• **Set problem**
Would you print the material exactly, starting at its first line and ending at the line holding "const EYE_Z = 28;"?

• **Data block**
>>>

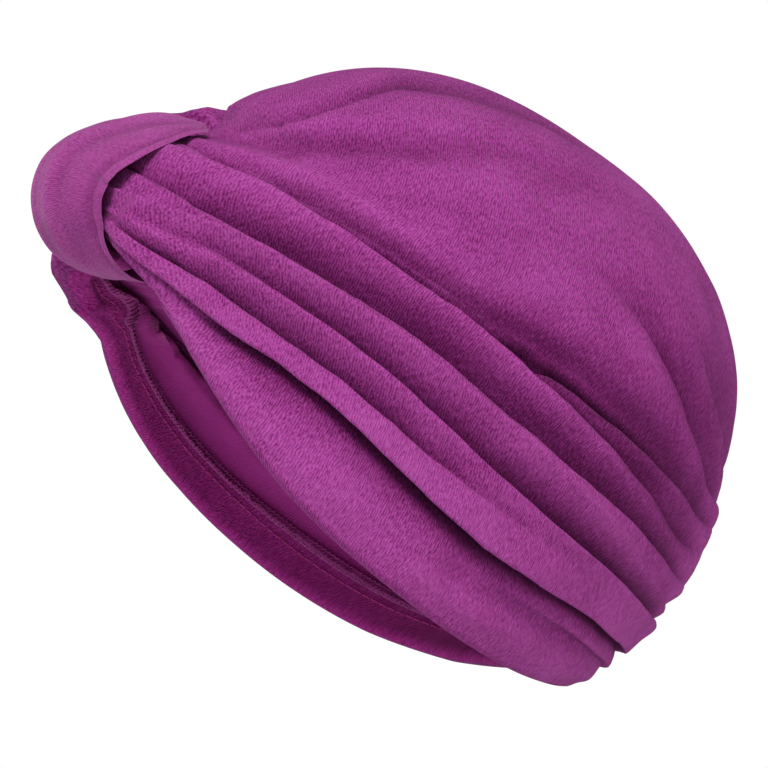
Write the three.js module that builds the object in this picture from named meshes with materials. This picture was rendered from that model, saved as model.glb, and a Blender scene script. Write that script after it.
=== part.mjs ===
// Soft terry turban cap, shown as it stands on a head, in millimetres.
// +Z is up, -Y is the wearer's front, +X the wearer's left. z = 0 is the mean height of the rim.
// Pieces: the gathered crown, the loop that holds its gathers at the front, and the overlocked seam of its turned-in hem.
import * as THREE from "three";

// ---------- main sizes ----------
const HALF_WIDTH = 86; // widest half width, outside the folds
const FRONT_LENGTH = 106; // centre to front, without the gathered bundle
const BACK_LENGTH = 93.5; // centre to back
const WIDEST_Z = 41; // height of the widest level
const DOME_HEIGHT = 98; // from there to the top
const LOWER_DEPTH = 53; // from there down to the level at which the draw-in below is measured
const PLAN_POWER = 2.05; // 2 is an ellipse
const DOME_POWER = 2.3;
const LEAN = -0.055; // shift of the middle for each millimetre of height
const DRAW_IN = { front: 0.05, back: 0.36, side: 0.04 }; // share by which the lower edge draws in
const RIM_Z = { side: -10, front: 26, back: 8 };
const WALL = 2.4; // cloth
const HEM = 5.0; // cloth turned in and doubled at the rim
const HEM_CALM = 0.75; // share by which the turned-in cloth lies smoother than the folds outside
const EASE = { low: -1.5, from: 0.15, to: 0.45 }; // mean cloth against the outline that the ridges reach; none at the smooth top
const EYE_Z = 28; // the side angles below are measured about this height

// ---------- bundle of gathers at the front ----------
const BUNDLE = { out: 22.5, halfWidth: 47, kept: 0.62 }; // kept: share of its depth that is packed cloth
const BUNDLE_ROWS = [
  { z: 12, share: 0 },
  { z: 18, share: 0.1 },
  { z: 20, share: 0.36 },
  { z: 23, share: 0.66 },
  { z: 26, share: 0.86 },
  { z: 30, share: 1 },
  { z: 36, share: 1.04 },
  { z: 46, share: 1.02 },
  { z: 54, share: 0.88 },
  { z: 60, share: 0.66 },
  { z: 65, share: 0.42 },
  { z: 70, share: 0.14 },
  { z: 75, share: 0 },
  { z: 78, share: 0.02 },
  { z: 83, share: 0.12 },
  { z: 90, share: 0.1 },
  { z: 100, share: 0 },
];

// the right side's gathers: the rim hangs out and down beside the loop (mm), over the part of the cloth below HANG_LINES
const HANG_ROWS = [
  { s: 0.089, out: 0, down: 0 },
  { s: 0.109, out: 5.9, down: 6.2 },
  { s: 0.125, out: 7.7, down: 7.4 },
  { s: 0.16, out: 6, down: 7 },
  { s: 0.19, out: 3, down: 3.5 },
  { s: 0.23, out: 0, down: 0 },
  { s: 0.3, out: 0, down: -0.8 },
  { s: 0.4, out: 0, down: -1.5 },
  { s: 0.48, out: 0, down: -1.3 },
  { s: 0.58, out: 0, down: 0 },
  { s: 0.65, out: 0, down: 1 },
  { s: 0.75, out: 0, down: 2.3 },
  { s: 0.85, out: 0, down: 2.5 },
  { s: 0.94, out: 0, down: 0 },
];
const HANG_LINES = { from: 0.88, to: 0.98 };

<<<

• **Solution**
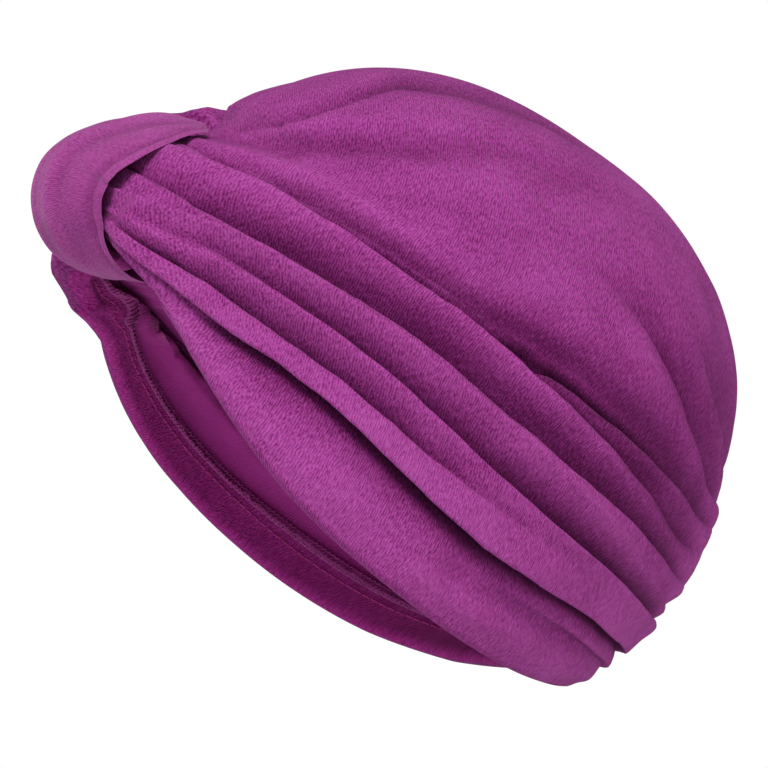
Write the three.js module that builds the object in this picture from named meshes with materials. This picture was rendered from that model, saved as model.glb, and a Blender scene script. Write that script after it.
=== part.mjs ===
// Soft terry turban cap, shown as it stands on a head, in millimetres.
// +Z is up, -Y is the wearer's front, +X the wearer's left. z = 0 is the mean height of the rim.
// Pieces: the gathered crown, the loop that holds its gathers at the front, and the overlocked seam of its turned-in hem.
import * as THREE from "three";

// ---------- main sizes ----------
const HALF_WIDTH = 86; // widest half width, outside the folds
const FRONT_LENGTH = 106; // centre to front, without the gathered bundle
const BACK_LENGTH = 93.5; // centre to back
const WIDEST_Z = 41; // height of the widest level
const DOME_HEIGHT = 98; // from there to the top
const LOWER_DEPTH = 53; // from there down to the level at which the draw-in below is measured
const PLAN_POWER = 2.05; // 2 is an ellipse
const DOME_POWER = 2.3;
const LEAN = -0.055; // shift of the middle for each millimetre of height
const DRAW_IN = { front: 0.05, back: 0.36, side: 0.04 }; // share by which the lower edge draws in
const RIM_Z = { side: -10, front: 26, back: 8 };
const WALL = 2.4; // cloth
const HEM = 5.0; // cloth turned in and doubled at the rim
const HEM_CALM = 0.75; // share by which the turned-in cloth lies smoother than the folds outside
const EASE = { low: -1.5, from: 0.15, to: 0.45 }; // mean cloth against the outline that the ridges reach; none at the smooth top
const EYE_Z = 28; // the side angles below are measured about this height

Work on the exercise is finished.